As more women post their attempts at appealingly awkward at-home dance videos to Instagram, brands have began making their own versions. An assortment of retail companies have recently created videos of women clad in their clothing, doing kooky Benes dances — an effort to synthesize the freewheeling feeling these dancers project through their videos and, of course, to capitalize on it. In September, the shoe company Miista shared one of a model clad in all black doing a strange crab-crawl dance along a white brick wall, shimmying with a red heel on her back. Around the same time, designer Ilana Kohn began sending her clothes to Engstrom, who made a series of videos of herself dancing in them (to, aptly, “Dancing on My Own” in a matching linen set, and “Like a Prayer” in a denim jacket); Kohn posts them to her company’s account. Followers seem interested in the videos and the product in equal measure; comments range from “Where can I get this jumpsuit?” to “I want to be this woman” — the ideal response, one would imagine, to any marketing campaign. Outdoor Voices has also dabbled — over the summer, the brand posted a video featuring the artist Juliet Johnstone (clad in a matching workout set) bopping around her bedroom with a smoothie in her hand (“being goofy for Outdoor Voices,” reads the caption).
They are delightful. Or it’s clear that this genre of video, whether advertising a product or the person, is meant to be delightful, anyway: off-kilter, a cheeky demonstration of personality on a platform that generally promotes insincere perfection.

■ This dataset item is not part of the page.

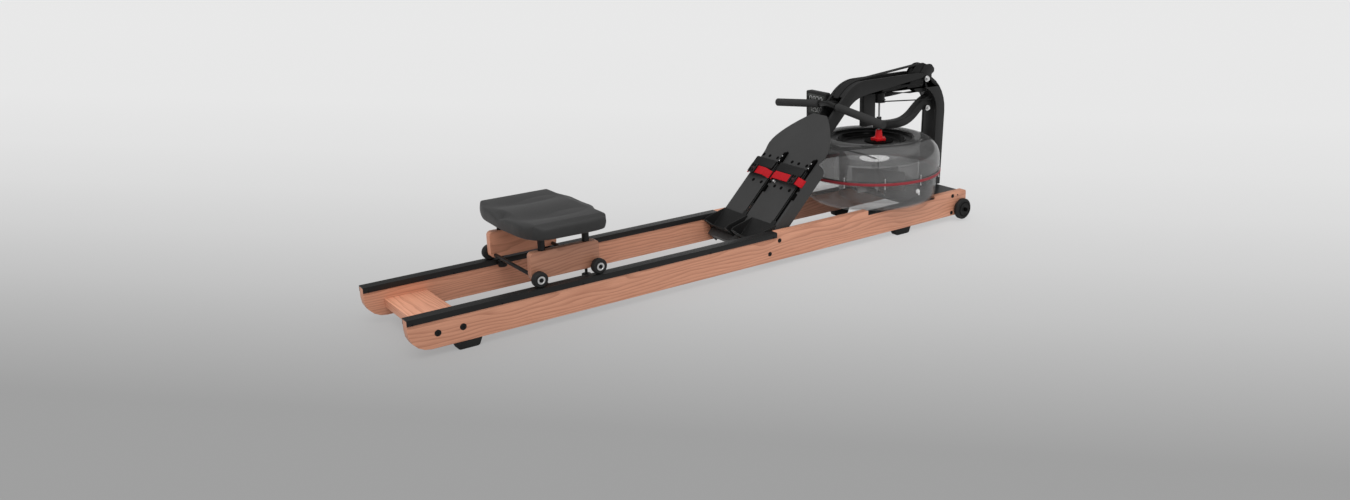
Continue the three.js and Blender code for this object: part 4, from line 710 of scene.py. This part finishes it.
PIN_ALONGS, PIN_OFF = (224, 242), 5
STUD_ALONG, STUD_Y = 147, -4
pins = bmesh.new()
for slot_y in SLOT_YS:
    for along in PIN_ALONGS:
        rod(pins, on_board(along, slot_y + PIN_OFF, 4.5), on_board(along, slot_y + PIN_OFF, 5.6), 1.9, 16)
rod(pins, on_board(STUD_ALONG, STUD_Y, 0), on_board(STUD_ALONG, STUD_Y, 9), 3.4, 20)
piece_of(pins, "latch_pins", WHITE_PLASTIC, "frame", 0)

CAP_ALONG, CAP_YS, CAP_LIFT = 166, (114, -98), 24.5
CAP_SECTION = [(0, 0), (14.5, 0), (14.5, 2.2), (13, 3.4), (9, 3.4), (8, 2.4), (3, 2.4), (2.4, 3.2),
               (0, 3.2)]
caps = bmesh.new()
board_out = (on_board(0, 0, 1) - on_board(0, 0, 0)).normalized()
for y in CAP_YS:
    turned(CAP_SECTION, on_board(CAP_ALONG, y, CAP_LIFT), board_out, 40, caps)
piece_of(caps, "buckle_caps", BUCKLE_DARK, "frame", 0)

# Display
SEGMENTS = {"top": (0, 1, 1, 1), "upper_left": (0, 0.5, 0, 1), "upper_right": (1, 0.5, 1, 1),
            "middle": (0, 0.5, 1, 0.5), "lower_left": (0, 0, 0, 0.5), "lower_right": (1, 0, 1, 0.5),
            "bottom": (0, 0, 1, 0)}
LIT = {0: "top upper_left upper_right lower_left lower_right bottom", 1: "upper_right lower_right",
       2: "top upper_right middle lower_left bottom", 3: "top upper_right middle lower_right bottom",
       5: "top upper_left middle lower_right bottom"}
SEGMENT_SUNK, SEGMENT_PROUD = 0.0003, 0.0002
low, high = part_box("monitor_screen")
digits = bmesh.new()


def digit(value, left, bottom, wide, tall, stroke):
    """Seven-bar figure on the screen's face, read from the tail; left is at the larger y."""
    for name in LIT[value].split():
        x0, z0, x1, z1 = SEGMENTS[name]
        y0, y1 = left - x1 * wide, left - x0 * wide
        box_on(digits, (low.x - SEGMENT_SUNK, y0 - stroke / 2, bottom + z0 * tall - stroke / 2),
               (low.x + SEGMENT_PROUD, y1 + stroke / 2, bottom + z1 * tall + stroke / 2),
               lambda x, y, z: Vector((x, y, z)))


# Each row: its figures, then start, step, foot, width and height as parts of the screen, and the stroke
DIGIT_ROWS = (((0, 0, 2, 0), 0.10, 0.21, 0.55, 0.13, 0.34, 0.0026),
              ((1, 2, 5, 0, 3), 0.12, 0.16, 0.12, 0.09, 0.24, 0.002))
screen_wide, screen_tall = high.y - low.y, high.z - low.z
for figures, start, step, foot, wide, tall, stroke in DIGIT_ROWS:
    for k, value in enumerate(figures):
        digit(value, high.y - screen_wide * (start + step * k), low.z + screen_tall * foot,
              screen_wide * wide, screen_tall * tall, stroke)
piece_of(digits, "screen_digits", LCD_SEGMENT, "monitor", 0)

# Seat cushion, grown from the pad's own form
CUSHION_GRAIN, SETTLE_ROUNDS = 0.0034, 8
PAD_TAIL, PAD_NOSE, PAD_HALF_WIDTH, CREST_DROP, TOP_DEPTH = 348, 590, 182, 2, 17
RIM_EASE_X, RIM_EASE_Y = 22, 18
HOLLOW_X, HOLLOW_Y, HOLLOW_REACH_X, HOLLOW_REACH_Y, HOLLOW_DEPTH = 452, 88, 100, 38, 8.0
RIM_RISE, RIDGE_RISE, RIDGE_REACH = 4.0, 1.5, 40
form = bmesh.new()
form.from_mesh(nodes["seat_pad"].data)
bmesh.ops.remove_doubles(form, verts=form.verts, dist=WELD_REACH)
cushion = piece_of(form, "seat_cushion", PAD_SKIN, None, 0)
cushion.modifiers.clear()
even = cushion.modifiers.new("even", "REMESH")
even.mode = "VOXEL"
even.voxel_size = CUSHION_GRAIN
even.use_smooth_shade = True
settle = cushion.modifiers.new("settle", "SMOOTH")
settle.factor = 0.5
settle.iterations = SETTLE_ROUNDS
for kept in ("even", "settle"):
    with bpy.context.temp_override(object=cushion, active_object=cushion, selected_objects=[cushion]):
        bpy.ops.object.modifier_apply(modifier=kept)


def pad_height(x, y):
    """The least rise of the pad's top in millimetres: two hollows between raised rims."""
    hollow = math.exp(-(((abs(y) - HOLLOW_Y) / HOLLOW_REACH_Y) ** 2)
                      - ((x - HOLLOW_X) / HOLLOW_REACH_X) ** 2)
    ridge = math.exp(-((y / RIDGE_REACH) ** 2)) * RIDGE_RISE
    return RIM_RISE - HOLLOW_DEPTH * hollow + ridge


pad_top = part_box("seat_pad")[1].z
crest = pad_top - CREST_DROP * MM
for corner in cushion.data.vertices:
    x, y = (corner.co.x - TAIL_X) / MM, corner.co.y / MM
    inwards = min((x - PAD_TAIL) / RIM_EASE_X, (PAD_NOSE - x) / RIM_EASE_X,
                  (PAD_HALF_WIDTH - abs(y)) / RIM_EASE_Y, 1)
    if inwards > 0 and corner.co.z > pad_top - TOP_DEPTH * MM:
        ease = inwards * inwards * (3 - 2 * inwards)
        rise = crest + pad_height(x, y) * MM - corner.co.z
        if rise > 0:
            corner.co.z += rise * ease
for polygon in cushion.data.polygons:
    polygon.use_smooth = True
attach(cushion, "seat")
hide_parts("seat_pad")

# Belt: one strap that stretches between its bend over the arch and the handle
BELT_TAIL = 0.02
form = bmesh.new()
form.from_mesh(nodes["belt"].data)
bmesh.ops.remove_doubles(form, verts=form.verts, dist=WELD_REACH)
strap = piece_of(form, "pull_belt", BELT_BLACK, None, 0)
belt_end = min(strap.data.vertices, key=lambda v: v.co.x).co.copy()
beyond = [v.co for v in strap.data.vertices if v.co.x > belt_end.x + BELT_TAIL]
bend_start = min(beyond, key=lambda place: place.x).copy()
belt_end.y = bend_start.y = 0
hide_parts("belt")
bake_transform(strap, "frame", "handle", bend_start, belt_end)

# Stage: camera, pale floor, soft light
CAMERA_PLACE = at(-898.2, -2818.3, 1138)
YAW, PITCH, ROLL = 0.6777, -0.2701, -0.006
FOCAL_PIXELS, CENTRE_X, CENTRE_Y = 1121.69, 789.19, 204.14
PHOTO_WIDTH, PHOTO_HEIGHT = 1350, 500

forward = Vector((math.sin(YAW) * math.cos(PITCH), math.cos(YAW) * math.cos(PITCH), math.sin(PITCH)))
camera = bpy.data.objects.new("camera", bpy.data.cameras.new("camera"))
bpy.context.scene.collection.objects.link(camera)
camera.data.sensor_fit = "HORIZONTAL"
camera.data.lens = FOCAL_PIXELS / PHOTO_WIDTH * camera.data.sensor_width
camera.data.shift_x = (PHOTO_WIDTH / 2 - CENTRE_X) / PHOTO_WIDTH
camera.data.shift_y = (CENTRE_Y - PHOTO_HEIGHT / 2) / PHOTO_WIDTH
camera.data.clip_end = 200
turn = forward.to_track_quat("-Z", "Y").to_matrix() @ Matrix.Rotation(ROLL, 3, "Z")
camera.matrix_world = Matrix.Translation(CAMERA_PLACE) @ turn.to_4x4()
bpy.context.scene.camera = camera
bpy.context.scene.view_settings.view_transform = "Standard"
bpy.context.scene.cycles.transparent_max_bounces = 32

FLOOR_RADIUS = 60
floor_mesh = bmesh.new()
bmesh.ops.create_circle(floor_mesh, cap_ends=True, segments=64, radius=FLOOR_RADIUS)
floor_data = bpy.data.meshes.new("floor")
floor_mesh.to_mesh(floor_data)
floor_mesh.free()
floor = bpy.data.objects.new("floor", floor_data)
bpy.context.scene.collection.objects.link(floor)

# The paper's grey by its distance along one line over the floor, in metres: a painted falloff of light,
# darker near the camera and paler far off.
LEAN, REACH, GLOW_SHARE = 0.15, 9.0, 0.72
LINE_X, LINE_Y = math.sin(YAW) + LEAN * math.cos(YAW), math.cos(YAW) - LEAN * math.sin(YAW)
LINE_START = CAMERA_PLACE.x * LINE_X + CAMERA_PLACE.y * LINE_Y
PAPER_PAINTED_FALLOFF = [(2.2, 0.345), (2.6, 0.44), (3.0, 0.535), (3.5, 0.625), (4.1, 0.70), (4.8, 0.75), (6.0, 0.79),
               (9.0, 0.8)]
paper = Finish("studio_paper", roughness=0.95)
floor_x, floor_y, floor_z = paper.split(paper.place())
along = (floor_x * LINE_X + floor_y * LINE_Y - LINE_START) * (1 / REACH)
painted_falloff = paper.ramp(along, [(metres / REACH, grey(level)) for metres, level in PAPER_PAINTED_FALLOFF])
paper.set(base_color=painted_falloff, specular_ior_level=0.0)
glow = paper.node("ShaderNodeEmission", None, {"Color": painted_falloff})
seen = paper.node("ShaderNodeLightPath", output="Is Camera Ray")
shine = paper.node("ShaderNodeLightPath", output="Is Glossy Ray")
both = paper.node("ShaderNodeMixShader", None, {0: seen.maths("MAXIMUM", seen, shine) * GLOW_SHARE})
paper.tree.links.new(paper.shader.outputs[0], both.socket.node.inputs[1])
paper.tree.links.new(glow.socket, both.socket.node.inputs[2])
paper.tree.links.new(both.socket, paper.tree.nodes["Material Output"].inputs["Surface"])
floor.data.materials.append(paper.material)

# Light boxes that only gloss sees: dark at the sides, bright low down and overhead
BOX_TONES = ((0.0, 0.8), (0.09, 0.8), (0.17, 0.22), (0.58, 0.22), (0.74, 0.62), (1.0, 0.7))
SKY_LEVEL, SKY_STRENGTH = 0.78, 0.95
world = bpy.data.worlds.new("studio")
world.use_nodes = True
sky = world.node_tree
sky.nodes["Background"].inputs["Strength"].default_value = SKY_STRENGTH
height = sky.nodes.new("ShaderNodeSeparateXYZ")
sky.links.new(sky.nodes.new("ShaderNodeTexCoord").outputs["Generated"], height.inputs[0])
boxes = sky.nodes.new("ShaderNodeValToRGB")
while len(boxes.color_ramp.elements) < len(BOX_TONES):
    boxes.color_ramp.elements.new(1)
for stop, (place, level) in zip(boxes.color_ramp.elements, BOX_TONES):
    stop.position, stop.color = place, (*grey(level), 1)
sky.links.new(height.outputs[2], boxes.inputs[0])
rays = sky.nodes.new("ShaderNodeLightPath")
mixer = sky.nodes.new("ShaderNodeMix")
mixer.data_type = "RGBA"
mixer.inputs[6].default_value = (*grey(SKY_LEVEL), 1)
sky.links.new(rays.outputs["Is Glossy Ray"], mixer.inputs[0])
sky.links.new(boxes.outputs[0], mixer.inputs[7])
sky.links.new(mixer.outputs[2], sky.nodes["Background"].inputs["Color"])
bpy.context.scene.world = world

SUN_STRENGTH, SUN_SOFTNESS, SUN_WAY = 1.15, math.radians(40), Vector((0.42, 0.62, -1.1))
sun = bpy.data.objects.new("sun", bpy.data.lights.new("sun", "SUN"))
sun.data.energy = SUN_STRENGTH
sun.data.angle = SUN_SOFTNESS
sun.matrix_world = SUN_WAY.to_track_quat("-Z", "Y").to_matrix().to_4x4()
bpy.context.scene.collection.objects.link(sun)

Though each dancer I talked to claimed they hadn’t seen a video like the ones they make before they posted their versions, Engstrom and restaurant manager Chess Lopez, who makes videos of herself wiggling and flapping her arms while her dog looks on blithely, and photographer Justice Apple, who films herself dancing madly against a white wall in her living room, all were unified in the reason behind their desire to make this type of video in the first place: as an attempt to show vulnerability.
It’s difficult to ignore that what also unifies these videos is that, by and large, the women who create these videos are lean-limbed and attractive, and that, while unchoreographed, they are staged and often produced after multiple takes (and, of course, presented to followers for likes). Captions like “Tired of opinions and judgments. Confined always by this box we all willingly participate in. Overwhelmingly fraught with feelings of inadequacy. It’s enough to just be alive, experience, and create. Welcoming only levity and calm into my life, and with that, letting go of my past predilections” — can feel disingenuous, and Engstrom, for one, understands that this perception is a risk in her own content. But really, she says, she finds posting her videos often makes her feel frighteningly exposed. “When I dance, I can’t show myself as I usually do online — and I am guilty, as most people are, of portraying my life as perfect and glossy on Instagram. With these videos, I’m giving so much more of myself than I usually do online. People seem to like that. I like it, too.” The videos have voyeuristic appeal that’s similar to watching the Judson dancers. “My close friend tells me that she likes watching my videos, but she almost feels like she shouldn’t be watching them,” says Engstrom. “They make her feel embarrassed.”
Engstrom has made about 100 videos of herself dancing, and while she plans to continue, she recently started feeling the urge up the level of intimacy. “I want to share even more,” she says. “I’ve only scratched the surface of showing strangers the silly things I do at home.” Next she says, if she can find the courage, she’ll sing. “Sharing the sound of my voice is terrifying to me. I want to do it, just to see what it feels like. And if it’s appreciated.” Strangely, Pantin also mentioned singing, but as a step definitively too far. “I really can’t dance,” she says. “So showing myself dance, how I really dance, it’s vulnerable, meant to be silly and joyful and sincere. But no matter how silly my dance moves are, dancing publicly is less embarrassing than singing publicly. That is something I will never do.”